2024 BRISMES Early Career Development Scholarship Winners Announced

We are delighted to announce that Dr Yafa El-Masri and Dr Ayşegül Kayagil have been selected as the winners of the 2024 BRISMES Early Career Development Scholarship. This award was established in 2021 to support activities geared toward strengthening the academic profile and CV of an early career scholar.

2024 BRISMES Early Career Development Scholarship Winners Announced

Yafa El-Masri

From the Committee: Yafa El Masri’s submission is exceptionally thoughtful, original and well structured. Her research reframes displacement and alternative humanitarianisms through showing how they respond to emergencies that global institutions fail to effectively address. She utilises autoethnographic recordings from her own life as a stateless Palestinian refugee born and raised in a refugee camp in Beirut, Lebanon to reflect on solidarity, sisterhood and food -sharing as mechanisms of care and community development. Yafa’s track record in publishing speaks to her drive and desire to contribute to the academic discourse of the consequences of settler colonialism within the global south through elevating the voices of natives, contributing to the fields of geography, middle east studies, refugee studies and beyond.

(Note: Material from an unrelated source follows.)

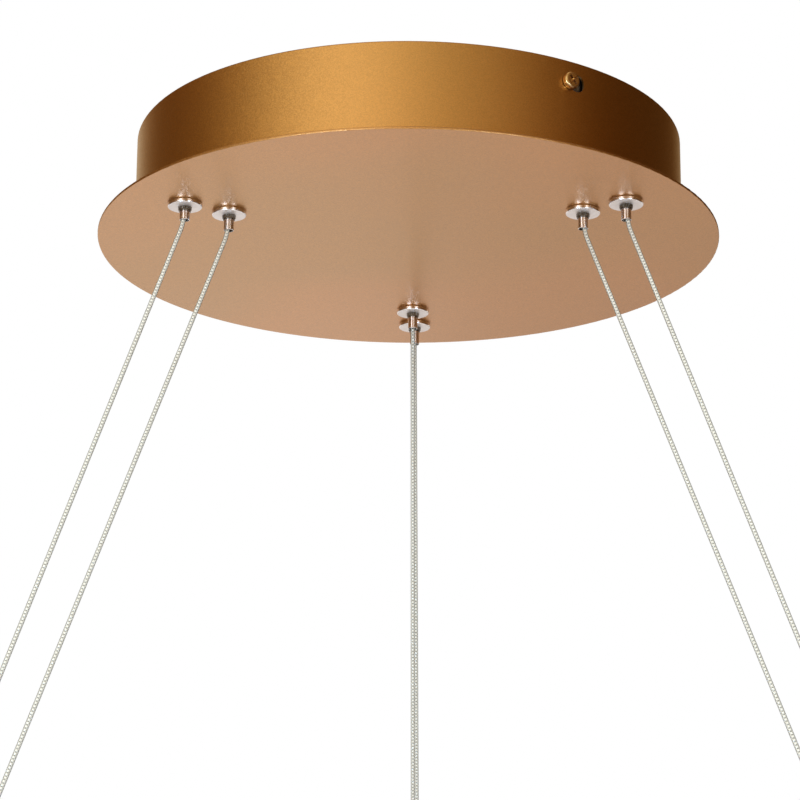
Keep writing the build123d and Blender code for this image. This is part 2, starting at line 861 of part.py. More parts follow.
def make_driver_lid():
    plate = Box(driver_length, driver_width, lid_thickness, align=low_align)
    plate = fillet(plate.edges().filter_by(Axis.Z), driver_round)
    plate = fillet(plate.edges().group_by(Axis.Z)[-1], lid_round)
    lip_length = driver_length - 2 * driver_wall - 2 * fit_gap
    lip_width = driver_width - 2 * driver_wall - 2 * fit_gap
    lip = Box(lip_length, lip_width, lid_lip_height, align=high_align)
    lip -= Box(lip_length - 2 * lid_lip_wall, lip_width - 2 * lid_lip_wall, lid_lip_height * 2 + overrun)
    return Pos(driver_x, driver_y, disc_top + driver_height - lid_thickness) * (plate + lip)


def make_board():
    length = driver_length - 2 * driver_wall - 2 * board_gap
    width = driver_width - 2 * driver_wall - 2 * board_gap
    return Pos(driver_x, driver_y, board_low) * Box(length, width, board_thickness, align=low_align)


def on_board(x, y, piece):
    return Pos(driver_x + x, driver_y + y, board_top) * piece


def make_driver_terminals():
    block = Box(driver_terminal_depth, driver_terminal_width, driver_terminal_height, align=low_align)
    hole_radius = output_wire_radius + loose_gap
    for y in (-driver_terminal_pitch / 2, driver_terminal_pitch / 2):
        hole = Rot(0, 90, 0) * Cylinder(hole_radius, driver_terminal_depth + overrun)
        block -= Pos(0, y, driver_terminal_level) * hole
    reach = (driver_length - driver_terminal_depth) / 2
    return [on_board(side * reach, 0, block) for side in (-1, 1)]


def make_transformer():
    """A core of three legs and two yokes, and the winding round its middle leg."""
    core = Box(transformer_length, transformer_width, transformer_height, align=low_align)
    window_length = (transformer_length - core_leg) / 2 - core_side
    window_height = transformer_height - 2 * core_yoke
    window = Box(window_length, transformer_width + overrun, window_height, align=low_align)
    window_x = (core_leg + window_length) / 2
    for side in (-1, 1):
        core -= Pos(side * window_x, 0, core_yoke) * window
    outer_length = core_leg + 2 * (window_length - fit_gap)
    outer_width = transformer_width + 2 * winding_overhang
    winding_height = window_height - 2 * fit_gap
    winding = Box(outer_length, outer_width, winding_height, align=low_align)
    winding -= Box(core_leg + 2 * fit_gap, transformer_width + 2 * fit_gap, transformer_height * 2)
    winding = Pos(0, 0, core_yoke + fit_gap) * winding
    return [on_board(transformer_x, 0, core), on_board(transformer_x, 0, winding)]


def make_capacitors():
    can = Cylinder(capacitor_radius, capacitor_height, align=low_align)
    can = fillet(can.edges().filter_by(GeomType.CIRCLE), capacitor_round)
    places = [(x * driver_length / 2, y * driver_width / 2) for x, y in capacitor_places_share]
    return [on_board(x, y, can) for x, y in places]


def make_choke():
    section = Plane.XZ * Pos(choke_radius, choke_wire_radius) * Circle(choke_wire_radius)
    return on_board(choke_x, 0, revolve(section, Axis.Z))


def make_heat_sink():
    foot = Box(heat_sink_length, heat_sink_foot, heat_sink_thickness, align=low_align)
    fin = Box(heat_sink_length, heat_sink_thickness, heat_sink_height, align=low_align)
    return on_board(heat_sink_x, 0, foot + fin)


# Leads
def make_mains_lead(name, corner_out, strip_y, driver_side):
    entry_x = mains_strip_x - strip_depth / 2 + strip_wire_depth
    corner_x = driver_left - corner_out
    end_x = driver_left + strip_wire_depth
    end_y = driver_y + driver_side * driver_terminal_pitch / 2
    route = [
        (entry_x, strip_y, strip_hole_z),
        (corner_x, strip_y, strip_hole_z),
        (corner_x, end_y, driver_hole_z),
        (end_x, end_y, driver_hole_z),
    ]
    return wire_along(name, route, mains_wire_radius, fitting_arcs(route))


def make_output_lead(name, corner_out, corner_back, pole, driver_side):
    start_x = driver_right - strip_wire_depth
    start_y = driver_y + driver_side * driver_terminal_pitch / 2
    corner_x = driver_right + corner_out
    corner_y = output_strip_front - corner_back
    pole_x = output_strip_x + strip_poles(output_strip_poles)[pole]
    entry_y = output_strip_front + strip_wire_depth
    route = [
        (start_x, start_y, driver_hole_z),
        (corner_x, start_y, driver_hole_z),
        (corner_x, corner_y, strip_hole_z),
        (pole_x, corner_y, strip_hole_z),
        (pole_x, entry_y, strip_hole_z),
    ]
    return wire_along(name, route, output_wire_radius, fitting_arcs(route))


def make_earth_lead():
    y = mains_strip_y - strip_pitch
    barrel_z = disc_top + earth_barrel_radius
    route = [
        (earth_stud_x + earth_barrel_start + fit_gap, y, barrel_z),
        (mains_strip_x - earth_bend_low_out, y, barrel_z),
        (mains_strip_x - earth_bend_high_out, y, strip_hole_z),
        (mains_strip_x - strip_depth / 2 + strip_wire_depth, y, strip_hole_z),
    ]
    return wire_along("earth lead", route, mains_wire_radius, fitting_arcs(route))


def make_earth_terminal():
    """A flat ring under the nut, with a barrel that is crimped on the lead."""
    ring = disc_plate(earth_ring_radius, m4_radius + bolt_gap, earth_ring_thickness)
    barrel = Rot(0, 90, 0) * Cylinder(earth_barrel_radius, earth_barrel_length, align=low_align)
    bore = Rot(0, 90, 0) * Cylinder(mains_wire_radius + fit_gap, earth_barrel_length + overrun, align=low_align)
    tongue_length = earth_barrel_start + earth_barrel_length - m4_radius - 2 * bolt_gap
    tongue = Box(tongue_length, earth_tongue_width, earth_ring_thickness, align=low_align)
    tongue_x = m4_radius + 2 * bolt_gap + tongue_length / 2
    terminal = ring + Pos(tongue_x, 0, 0) * tongue
    terminal += Pos(earth_barrel_start, 0, earth_barrel_radius) * barrel
    terminal -= Pos(earth_barrel_start, 0, earth_barrel_radius) * bore
    return Pos(earth_stud_x, mains_strip_y - strip_pitch, disc_top) * terminal


# Every node
write("mounting_bracket", make_bracket())
write("cable_bush", make_bush())
write("tab_nuts", *make_tab_nuts())
write("lock_screws", *make_lock_screws())
write("canopy_shell", make_shell())
write("base_disc", make_disc())
write("shell_lugs", *make_lugs())
write("disc_studs", *make_studs())
write("stud_washers", *make_stud_washers())
write("stud_nuts", *make_stud_nuts())
write("gland_bodies", *make_gland_bodies())
write("gland_rings", *make_gland_rings())
write("gland_caps", *make_gland_caps())
write("gland_washers", *make_gland_washers())
write("gland_nuts", *make_gland_nuts())
write("short_tails", *make_short_tails())
write("tail_stops", *make_tail_stops())
write("feed_tails", *make_feed_tails())
write("mains_strip", mains_strip_place * make_strip(mains_strip_poles))
write("output_strip", output_strip_place * make_strip(output_strip_poles))
write("terminal_screws", *make_terminal_screws())
write("driver_case", make_driver_case())
write("driver_lid", make_driver_lid())
write("driver_board", make_board())
write("driver_terminals", *make_driver_terminals())
write("driver_transformer", *make_transformer())
write("driver_capacitors", *make_capacitors())
write("driver_choke", make_choke())
write("driver_heat_sink", make_heat_sink())
write("live_lead", make_mains_lead("live lead", live_corner_out, mains_strip_y + strip_pitch, -1))
write("neutral_lead", make_mains_lead("neutral lead", neutral_corner_out, mains_strip_y, 1))
write(
    "output_leads",
    make_output_lead("outer output lead", outer_output_corner_out, outer_output_corner_back, 1, -1),
    make_output_lead("inner output lead", inner_output_corner_out, inner_output_corner_back, 0, 1),
)
write("earth_lead", make_earth_lead())
write("earth_terminal", make_earth_terminal())
write("cable_sleeves", *make_sleeves())
write("ring_studs", *make_ring_studs())

spring_low = head_top + spring_wire_radius + spring_end_gap
spring_high = cap_plug_low - spring_wire_radius - spring_end_gap
grip_spring = helix_wire(spring_radius, spring_wire_radius, spring_low, spring_high, spring_turns)
for gland in gland_places:
    write(f"plunger_{gland}", *make_plunger(gland))
    write(f"spring_{gland}", make_spring(gland, grip_spring))
    route = cable_route(gland)
    write(f"suspension_cable_{gland}", wire_along(f"cable {gland}", route, cable_radius, [mouth_arc_radius]))

print(f"canopy twist from rest to the keyhole's entry: {twist_range:.2f} degrees")
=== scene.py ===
# %% [markdown]
# # LED pendant light seen from below
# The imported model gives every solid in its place. This notebook gives the solids their finishes, draws
# the six cables as a braid in a clear sheath and the six springs as coils, and lights all of it like a
# studio picture on white. Lengths are in metres, the ceiling is z = 0 and the canopy hangs below it.
# Angles are in degrees.

import json
import math

import bpy
import numpy as np
from mathutils import Matrix, Vector


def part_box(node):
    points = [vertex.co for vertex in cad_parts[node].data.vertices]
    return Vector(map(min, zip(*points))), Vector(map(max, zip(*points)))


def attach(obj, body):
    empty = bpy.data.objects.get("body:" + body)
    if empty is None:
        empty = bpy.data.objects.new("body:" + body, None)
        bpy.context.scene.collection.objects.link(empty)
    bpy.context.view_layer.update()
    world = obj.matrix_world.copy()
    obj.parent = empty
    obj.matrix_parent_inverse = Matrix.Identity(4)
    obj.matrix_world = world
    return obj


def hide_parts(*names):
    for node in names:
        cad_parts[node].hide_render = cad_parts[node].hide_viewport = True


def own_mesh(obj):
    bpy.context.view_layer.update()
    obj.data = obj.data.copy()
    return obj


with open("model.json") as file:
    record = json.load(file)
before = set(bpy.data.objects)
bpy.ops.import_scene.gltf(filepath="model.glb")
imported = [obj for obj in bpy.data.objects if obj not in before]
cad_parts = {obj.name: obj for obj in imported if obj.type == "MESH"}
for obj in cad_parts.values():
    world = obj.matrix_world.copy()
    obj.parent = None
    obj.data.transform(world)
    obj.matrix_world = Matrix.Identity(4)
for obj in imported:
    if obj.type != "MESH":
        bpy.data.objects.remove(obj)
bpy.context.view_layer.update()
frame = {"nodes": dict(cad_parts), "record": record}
nodes = frame["nodes"]
slot_of = {part["node"]: part["material_slot"] for part in frame["record"]["subparts"]}
scene = bpy.context.scene
print(len(nodes), "nodes in the frame")

# %% [markdown]
# People see such a lamp from the room, so the camera stands in front of it and below it, and looks up. A
# camera could be aimed at the canopy by a constraint, but that would leave no roll. Its place, its lens
# and its three turns are given instead. They come from the outlines of the disc, the drum and the glands
# in the photograph.

# %% Camera
image_side = 800
focal_in_pixels = 3099.7
sensor_width_in_mm = 36.0
camera_place = Vector((0.0, -1.41322, -0.56604))
camera_pitch = 17.204
camera_yaw = -0.146
camera_roll = 0.302

pitch, yaw, roll = (math.radians(a) for a in (camera_pitch, camera_yaw, camera_roll))
forward = Vector((math.sin(yaw) * math.cos(pitch), math.cos(yaw) * math.cos(pitch), math.sin(pitch)))
level_right = Vector((math.cos(yaw), -math.sin(yaw), 0.0))
level_up = level_right.cross(forward)
right = math.cos(roll) * level_right + math.sin(roll) * level_up
up = math.cos(roll) * level_up - math.sin(roll) * level_right
turn = Matrix((right, up, -forward)).transposed()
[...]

2024 BRISMES Early Career Development Scholarship Winners Announced

Ayşegül Kayagil

From the Committee: Ayşegül Kayagil’s submission is both highly original and exceptionally creative. On one hand, their archival and interview-based research with Afro-Turkish communities – descendants of the Ottoman slave trade – challenges our understanding (and erasure) of race as scaffolding for hierarchical relations in the region. On the other, their proposal to produce an interactive map that sketches out the urban and rural sites marked by this history, offers new, accessible methods for ‘reading’ and sharing alternative, often forgotten stories. This has incredible potential for widening the audiences for this important work, and how these histories become part of our everyday vernacular for studying Middle East pasts and presents. The committee’s feeling is that the prize will support an exceptionally important project, whose stakes include a shift to how both Middle East studies and global studies of race, consider black geographies as integral to Ottoman imperial legacies. 

We would like to congratulation our winners and sincerely thank everyone who submitted an application!